Winner discusses her time in prison, grappling with an eating disorder, getting high, and engaging in self harm. She says that she has been able to get clean. “I just am ashamed to say how hard it is,” she tells Pelley.
When Pelley asks if leaking the document was worth it, Winner responds: “I try so hard to not frame things as being worth it or not worth it. What I know is that I’m home with my parents, and we take our lives every day moving forward as being richer in knowing what to be grateful for.”
In another interview clip, Winner’s lawyer Allen says that Winner “gave us the truth when we needed it” and that because of the information uncovered in the leak, “our elections have been more secure.”

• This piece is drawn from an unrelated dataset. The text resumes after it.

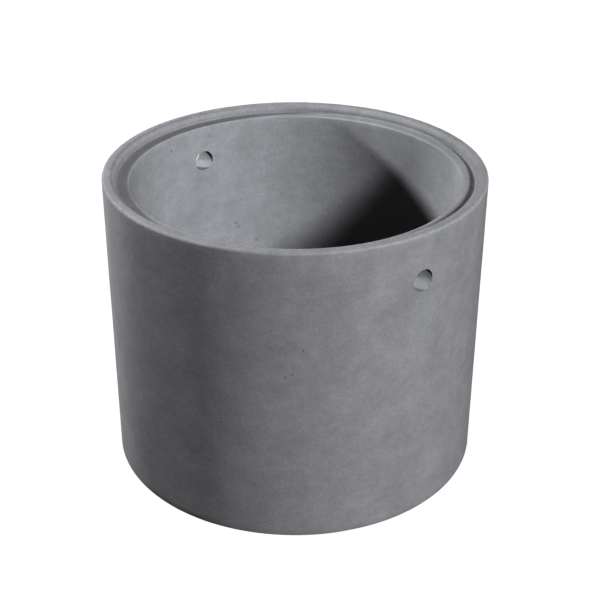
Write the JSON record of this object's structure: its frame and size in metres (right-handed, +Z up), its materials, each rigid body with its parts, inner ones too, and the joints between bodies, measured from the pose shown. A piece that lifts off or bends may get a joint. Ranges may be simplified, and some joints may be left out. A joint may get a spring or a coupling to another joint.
{
  "type": "concrete culvert ring",
  "caption": "Open cast concrete shaft and culvert ring with a rebated top joint and a pair of lifting holes through its wall.",
  "frame": {"origin": "centre of the flat bottom face", "axes": "+Z up along the ring's axis towards the rebated joint; +X and -X through the two lifting holes"},
  "size_m": [1.16, 1.16, 0.94],
  "materials": {
    "cast_concrete": "grey steel-moulded concrete, matt, with a fine cement skin"
  },
  "bodies": {
    "root": {"concrete_ring": "cast_concrete"}
  },
  "joints": []
}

A different interview segment focuses on Winner’s motives. “You felt that the public was being lied to and you were one of the only ones who knew what the truth was?” asks Pelley. “The public was being lied to,” Winner affirms. She also acknowledges that she knew the document was classified. “I knew it was secret,” Winner says. “But I also knew that I had pledged service to the American people. And at that point in time, it felt like they were being led astray.”
“It was person never my intent to hurt anyone or cause any damage…my only intent was that maybe one- one could restore the foundation of truth and integrity in a really tumultuous year,” Winner tells Pelley.
One portion of the interview details the history of the Espionage Act and includes the story of Thomas Drake, another NSA whistleblower who was indicted under the Espionage Act. In a video clip from a 2011 interview, Drake says that his being charged under the Espionage Act aimed to “send a chilling message” to “other whistleblowers, to others in the government not to speak out or speak up…Do not tell truth to power. We will hammer you.” According to the CBS video, Drake’s charge was lowered to a misdemeanor charge, but he still lost his job with the NSA.
Pelley also discusses the case of Gregg Bergersen, a Weapons Systems Policy Analyst at an agency within the Department of Defense. Bergersen was caught on tape giving classified national defense information to Tai Shen Kuo, who then provided the information “to an official of the government of the People’s Republic of China,” according to a July 2008 U.S. Department of Justice press release. After pleading guilty, Bergesen was sentenced to 57 months in prison – shorter than Winner’s sentence by six months.
Throughout Winner’s imprisonment, Winner-Davis has been advocating for her daughter on Twitter and through news articles. According to a December 6 Newsweek article, calls for President Biden to pardon Winner have surged following the CBS feature. The article also includes criticism for Winner that has come in through social media.
The Espionage Act and Whistleblowers
Whistleblower advocates have long decried the use of the Espionage Act to harshly punish whistleblowers. During the Obama administration, eight whistleblowers were sentenced under the Espionage Act, including Chelsea Manning and Edward Snowden, according to an NPR article. Under former President Trump, three people were indicted under the Act, including Winner. Drone warfare whistleblower Daniel Hale was sentenced to 45 months in prison for violating the Espionage Act, garnering support and an urge for a pardon from Representative Ilhan Omar (D-MN).
The issue with the Espionage Act, according to a New Yorker article, is that “[I]t draws no distinction between insiders who share information with foreign intelligence services and those who share it with the media, or between those who intend to harm the United States and those who intend to inform the public about the abuse of government power.” The article states that the Act “is blind to the possibility that the public’s interest in learning of government incompetence, corruption, or criminality might outweigh the government’s interest in protecting a given secret. It is blind to the difference between whistle-blowers and spies. The government’s now-routine use of the Espionage Act against journalists’ sources suggests that it, too, has lost sight of these distinctions.”